G-20 vows to boost world economy by $2 T

Finance chiefs from the 20 largest economies agreed to implement policies that will boost world GDP by more than $2 trillion over the coming five years. Australian Treasurer Joe Hockey, who hosted the Group of 20 meeting in Sydney, said the commitment from the G-20 finance ministers and central bankers was "unprecedented."

Pakistan

Bombing kills 14 at northwest bus station

A bomb planted at a busy bus terminal near a police station in northwest Pakistan exploded, killing 14 people and wounding 15 near the country's lawless tribal region. The explosion targeted passengers in a motorized rickshaw and those on a minibus in Kohat, some 100 miles west of the capital, Islamabad.
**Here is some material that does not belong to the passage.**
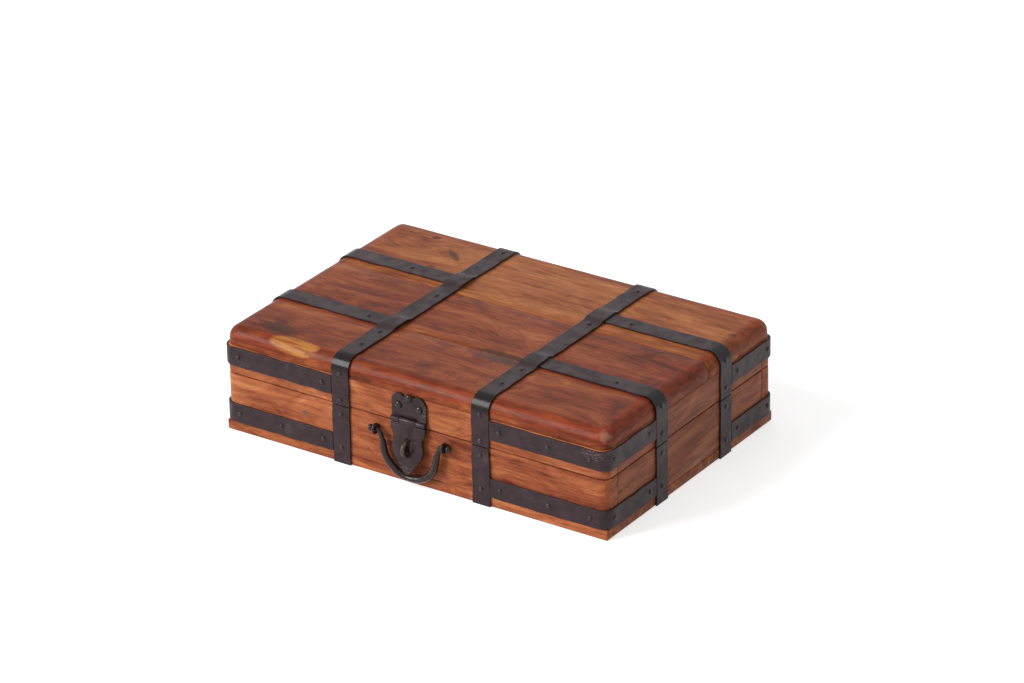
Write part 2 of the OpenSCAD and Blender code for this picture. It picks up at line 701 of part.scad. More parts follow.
// A round bar from point a to point b in the X-Z plane, with its own radius at each end
module bar_between(a, b, ra, rb) {
    d = b - a;
    translate([a[0], 0, a[1]]) rotate([0, atan2(d[0], d[1]), 0]) cylinder(r1 = ra, r2 = rb, h = norm(d));
}

// The drop handle: a U of round bar whose ends turn outwards through the two eyes
module bail_handle() {
    color("dimgray") translate([bail_x, bail_y, 0]) {
        translate([0, 0, bail_bend_z]) rotate([90, 0, 0]) rotate([0, 0, 180])
            rotate_extrude(angle = 180) translate([bail_bend_r, 0]) circle(bail_bar_r);
        for (s = [-1, 1]) {
            translate([s * bail_bend_r, 0, bail_bend_z]) sphere(bail_bar_r + joint_swell);
            bar_between([s * bail_bend_r, bail_bend_z], [s * shoulder_x, shoulder_z], bail_bar_r, bail_end_r);
            translate([s * shoulder_x, 0, shoulder_z]) sphere(bail_end_r + joint_swell);
            translate([s * (shoulder_x + bail_shoulder_r), 0, shoulder_z])
                rotate([90, 0, 0]) rotate([0, 0, s > 0 ? 90 : 0])
                    rotate_extrude(angle = 90) translate([bail_shoulder_r, 0]) circle(bail_end_r);
            bar_between([s * (shoulder_x + bail_shoulder_r), bail_z], [s * knob_x, bail_z],
                        bail_end_r, bail_end_r);
            translate([s * knob_x, 0, bail_z]) sphere(bail_knob_r);
        }
    }
}

// One of the two rings that carry the handle, with its shank in the front board
module bail_eye(side) {
    color("dimgray") translate([bail_x + side * eye_spacing / 2, bail_y, bail_z]) {
        rotate([0, 90, 0]) rotate_extrude() translate([eye_bend_r, 0]) circle(eye_bar_r);
        translate([0, bail_out + leg_depth, 0]) rotate([90, 0, 0])
            cylinder(r = eye_shank_r, h = leg_depth + shank_start - 0.2);
    }
}

// A surface hinge leaf above (up = 1) or below (up = -1) the pin, with one or two knuckles
module hinge_leaf(x, up, knuckle_xs, knuckle_w, bore_gap) {
    low = hinge_knuckle_r + knuckle_gap;
    y0 = half_d + iron_gap;
    color("dimgray") difference() {
        union() {
            translate([x - hinge_w / 2, y0, up > 0 ? hinge_z + low : hinge_z - hinge_leaf_h])
                cube([hinge_w, hinge_leaf_t, hinge_leaf_h - low]);
            for (k = knuckle_xs) {
                translate([x + k - knuckle_w / 2, y0, up > 0 ? hinge_z : hinge_z - low - cut])
                    cube([knuckle_w, hinge_leaf_t, low + cut]);
                translate([x + k, hinge_y, hinge_z]) x_bar(hinge_knuckle_r, knuckle_w);
            }
        }
        translate([x, hinge_y, hinge_z]) x_bar(hinge_pin_r + bore_gap, hinge_w + cut);
        nail_holes(up > 0 ? hinge_lid_nail_places : hinge_base_nail_places, hinge_leaf_t + iron_gap);
    }
}

module hinge_lid_leaf(x) {
    hinge_leaf(x, 1, [0], hinge_mid_w, running_gap);
}

module hinge_base_leaf(x) {
    w = (hinge_w - hinge_mid_w) / 2 - knuckle_gap;
    hinge_leaf(x, -1, [(w - hinge_w) / 2, (hinge_w - w) / 2], w, fixed_gap);
}

module hinge_pin(x) {
    color("black") translate([x, hinge_y, hinge_z]) x_bar(hinge_pin_r, hinge_w + 1);
}

base_long_board(-1, "front");  // base_front_board
base_long_board(1, "back");  // base_back_board
base_end_board(-1, "left");  // base_left_board
base_end_board(1, "right");  // base_right_board
bottom_board();
lid_long_board(-1, "front");  // lid_front_board
lid_long_board(1, "back");  // lid_back_board
lid_end_board(-1, "left");  // lid_left_board
lid_end_board(1, "right");  // lid_right_board
lid_top_plank(-half_d - cut, middle_plank_y0 - plank_gap / 2);  // lid_top_front_plank
lid_top_plank(middle_plank_y0 + plank_gap / 2, middle_plank_y1 - plank_gap / 2);  // lid_top_middle_plank
lid_top_plank(middle_plank_y1 + plank_gap / 2, half_d + cut);  // lid_top_rear_plank
lid_strap(left_strap_x, left_end_ys);  // lid_strap_left
lid_strap(right_strap_x, right_end_ys);  // lid_strap_right
lid_end_strap(-1, left_end_ys[0], left_strap_x);  // lid_end_strap_left_front
lid_end_strap(-1, left_end_ys[1], left_strap_x);  // lid_end_strap_left_rear
lid_end_strap(1, right_end_ys[0], right_strap_x);  // lid_end_strap_right_front
lid_end_strap(1, right_end_ys[1], right_strap_x);  // lid_end_strap_right_rear
corner_strap(-1, -1, lid_corner_z, left_strap_x, left_end_ys[0], lid_corner_nail_places);  // lid_corner_strap_left_front
corner_strap(-1, 1, lid_corner_z, left_strap_x, left_end_ys[1], lid_corner_nail_places);  // lid_corner_strap_left_rear
corner_strap(1, -1, lid_corner_z, right_strap_x, right_end_ys[0], lid_corner_nail_places);  // lid_corner_strap_right_front
corner_strap(1, 1, lid_corner_z, right_strap_x, right_end_ys[1], lid_corner_nail_places);  // lid_corner_strap_right_rear
corner_strap(-1, -1, base_corner_z, left_strap_x, left_end_ys[0], base_corner_nail_places);  // base_corner_strap_left_front
corner_strap(-1, 1, base_corner_z, left_strap_x, left_end_ys[1], base_corner_nail_places);  // base_corner_strap_left_rear
corner_strap(1, -1, base_corner_z, right_strap_x, right_end_ys[0], base_corner_nail_places);  // base_corner_strap_right_front
corner_strap(1, 1, base_corner_z, right_strap_x, right_end_ys[1], base_corner_nail_places);  // base_corner_strap_right_rear
base_long_strap(-1, left_strap_x);  // base_front_strap_left
base_long_strap(-1, right_strap_x);  // base_front_strap_right
base_long_strap(1, left_strap_x);  // base_back_strap_left
base_long_strap(1, right_strap_x);  // base_back_strap_right
base_end_strap(-1, left_end_ys[0]);  // base_end_strap_left_front
base_end_strap(-1, left_end_ys[1]);  // base_end_strap_left_rear
base_end_strap(1, right_end_ys[0]);  // base_end_strap_right_front
base_end_strap(1, right_end_ys[1]);  // base_end_strap_right_rear
strap_nails(lid_strap_nail_places);  // lid_strap_nails
strap_nails(lid_end_nail_places);  // lid_end_strap_nails
strap_nails(lid_corner_nail_places);  // lid_corner_strap_nails
strap_nails(base_strap_nail_places);  // base_strap_nails
strap_nails(base_corner_nail_places);  // base_corner_strap_nails
hasp_plate();
hasp_leaf();
hasp_pin();
hasp_nails();
hasp_staple();
bail_handle();
bail_eye(-1);  // bail_eye_left
bail_eye(1);  // bail_eye_right
hinge_lid_leaf(left_hinge_x);  // hinge_lid_leaf_left
hinge_lid_leaf(right_hinge_x);  // hinge_lid_leaf_right
hinge_base_leaf(left_hinge_x);  // hinge_base_leaf_left
hinge_base_leaf(right_hinge_x);  // hinge_base_leaf_right
hinge_pin(left_hinge_x);  // hinge_pin_left
hinge_pin(right_hinge_x);  // hinge_pin_right
hinge_nails(hinge_lid_nail_places);  // hinge_lid_nails
hinge_nails(hinge_base_nail_places);  // hinge_base_nails
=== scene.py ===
"""The looks of a low wooden box for papers and keepsakes, bound with black iron straps."""

import json
import logging
import math
import random
from contextlib import contextmanager
from dataclasses import dataclass
from enum import Enum
from typing import Callable, Iterator, Optional, Sequence

import bmesh
import bpy
import numpy as np
from mathutils import Matrix, Vector, noise

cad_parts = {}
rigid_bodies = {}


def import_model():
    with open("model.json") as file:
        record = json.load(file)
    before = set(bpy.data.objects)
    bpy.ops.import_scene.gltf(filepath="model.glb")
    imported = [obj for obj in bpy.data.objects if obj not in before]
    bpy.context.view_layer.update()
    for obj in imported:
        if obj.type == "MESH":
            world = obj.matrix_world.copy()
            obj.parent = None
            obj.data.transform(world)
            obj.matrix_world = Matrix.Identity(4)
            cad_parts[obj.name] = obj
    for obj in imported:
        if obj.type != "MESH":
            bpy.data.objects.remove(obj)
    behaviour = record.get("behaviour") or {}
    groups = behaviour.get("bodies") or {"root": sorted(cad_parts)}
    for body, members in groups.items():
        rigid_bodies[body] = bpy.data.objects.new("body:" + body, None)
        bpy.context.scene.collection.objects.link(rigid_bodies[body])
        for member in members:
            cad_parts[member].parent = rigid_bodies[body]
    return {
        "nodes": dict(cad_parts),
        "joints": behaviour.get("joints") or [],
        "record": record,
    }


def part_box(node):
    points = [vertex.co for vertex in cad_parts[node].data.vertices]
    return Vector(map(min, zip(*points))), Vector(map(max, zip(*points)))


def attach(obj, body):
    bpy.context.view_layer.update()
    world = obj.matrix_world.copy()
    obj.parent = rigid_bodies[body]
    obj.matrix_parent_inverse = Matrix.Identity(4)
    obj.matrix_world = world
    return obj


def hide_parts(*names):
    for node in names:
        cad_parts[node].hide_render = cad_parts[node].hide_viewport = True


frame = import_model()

LOG = logging.getLogger("ditty_box")
MM = 0.001
Colour = tuple[float, float, float]
Point = tuple[float, float, float]
Piece = bpy.types.Object
Material = bpy.types.Material
Socket = bpy.types.NodeSocket

TOUCH = 1e-6  # Points nearer than this are the same point.
SMOOTH_ANGLE = 36.0  # Surfaces that turn by less, in degrees, are shaded as smooth.
EDGE_FADE = 2 * MM  # How far the masks on the lid's rounded edge take to fade.
ARC_STEPS = 12  # The stretches in a bend of the handle or the staple.
# The handle's knobs: the share of the way out to the knob's middle, and the swelling there.
KNOB_PROFILE = ((0.3, 1.0), (0.5, 0.95), (0.66, 1.05), (0.8, 1.3), (0.95, 1.44), (1.12, 1.42), (1.28, 1.22),
                (1.42, 0.9), (1.53, 0.4))
# A nail's dome: the rise of each ring over the last, and its size as a share of it.
DOME_PROFILE = ((0.22, 1.0), (0.26, 0.93), (0.22, 0.84), (0.16, 0.70), (0.10, 0.50))

BODY_OF = {n: body for body, nodes in frame["record"]["behaviour"]["bodies"].items() for n in nodes}


class Grain(Enum):
    """The way that a board's grain runs."""

    LENGTHWAYS = "x"
    CROSSWAYS = "y"


# Meshes


def unit(axis: int) -> Vector:
    """The unit vector along axis 0, 1 or 2."""
    return Vector([float(i == axis) for i in range(3)])


def deselect() -> None:
    """Leaves object mode's selection empty, with nothing active."""
    for obj in bpy.context.view_layer.objects:
        obj.select_set(False)
    bpy.context.view_layer.objects.active = None


def activate(obj: Piece) -> None:
    """Makes one object the only selected one and the active one.

    Args:
        obj: the object.
    """
    deselect()
    obj.select_set(True)
    bpy.context.view_layer.objects.active = obj


@contextmanager
def editing(obj: Piece, select: str = "DESELECT") -> Iterator[None]:
    """Edit mode on one object.

    Args:
        obj: the mesh object to edit.
        select: "SELECT" or "DESELECT", for all its points on the way in.
    """
    activate(obj)
    bpy.ops.object.mode_set(mode="EDIT")
    bpy.ops.mesh.select_mode(type="VERT")
    bpy.ops.mesh.select_all(action=select)
    try:
        yield
    finally:
        bpy.ops.object.mode_set(mode="OBJECT")


def select_edges(obj: Piece, wanted: Callable[[Vector, Vector], bool]) -> None:
    """Selects the edges whose two ends pass a test, in edit mode.

    Args:
        obj: the mesh object in edit mode.
        wanted: says for the two ends of an edge whether it is selected.
    """
    bpy.ops.mesh.select_mode(type="EDGE")
    mesh = bmesh.from_edit_mesh(obj.data)
    for edge in mesh.edges:
        edge.select_set(wanted(edge.verts[0].co, edge.verts[1].co))
    bmesh.update_edit_mesh(obj.data)


def runs_along(axis: int, a: Vector, b: Vector) -> bool:
    """Whether the edge from a to b is parallel to an axis."""
    return all(abs(a[i] - b[i]) < TOUCH for i in range(3) if i != axis)


def cuts_along(obj: Piece, axis: int, count: int) -> None:
    """Cuts every edge parallel to an axis, which puts even rings round the piece.

    Args:
        obj: the mesh object.
        axis: 0, 1 or 2.
        count: how many cuts each edge gets.
    """
    with editing(obj):
        select_edges(obj, lambda a, b: runs_along(axis, a, b))
        bpy.ops.mesh.subdivide(number_cuts=count)


def add_block(low: Vector, high: Vector) -> Piece:
    """A block between two corners, with its place in its mesh.

    Args:
        low: the corner with the lowest coordinates.
        high: the corner with the highest coordinates.

    Returns:
        The block.
    """
    deselect()
    bpy.ops.mesh.primitive_cube_add(size=1, location=(low + high) / 2, scale=high - low)
    bpy.ops.object.transform_apply(location=True, rotation=True, scale=True)
    return bpy.context.object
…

No one immediately claimed responsibility for the attack, though Kohat has seen past attacks by local Taliban fighters and allied sectarian groups against its minority Shiite population.

South Africa

Tutu urges Uganda to oppose anti-gay bill

South Africa's retired Archbishop Desmond Tutu, a Nobel Peace Prize winner, made an impassioned plea to Uganda's President Yoweri Museveni not to sign into law a harsh anti-homosexuality bill that calls for a life sentence for some same-sex relations.

Syria

Rebel commander is killed in bombing

A well-known Syrian rebel commander who was close to Al-Qaida's leadership was killed in a suicide bombing linked by some to an Al-Qaida breakaway group, opposition activists said. The attack in the northern Syrian city of Aleppo was the latest apparent incident of infighting among rebel factions ostensibly united in their commitment to ousting the government of President Bashar Assad. Intra-rebel battles have raged in recent weeks in the north. Killed in the strike was a militant leader known by the pseudonym Abu Khaled Suri, co-founder of the Islamist rebel group Ahrar al-Sham, according to various opposition accounts. At least five other fighters from the group were also killed, according to the Syrian Observatory for Human Rights, a Britain-based pro-opposition monitoring group. The slain leader, acclaimed in Islamic militant circles, was said to have fought U.S. forces in Afghanistan and Iraq.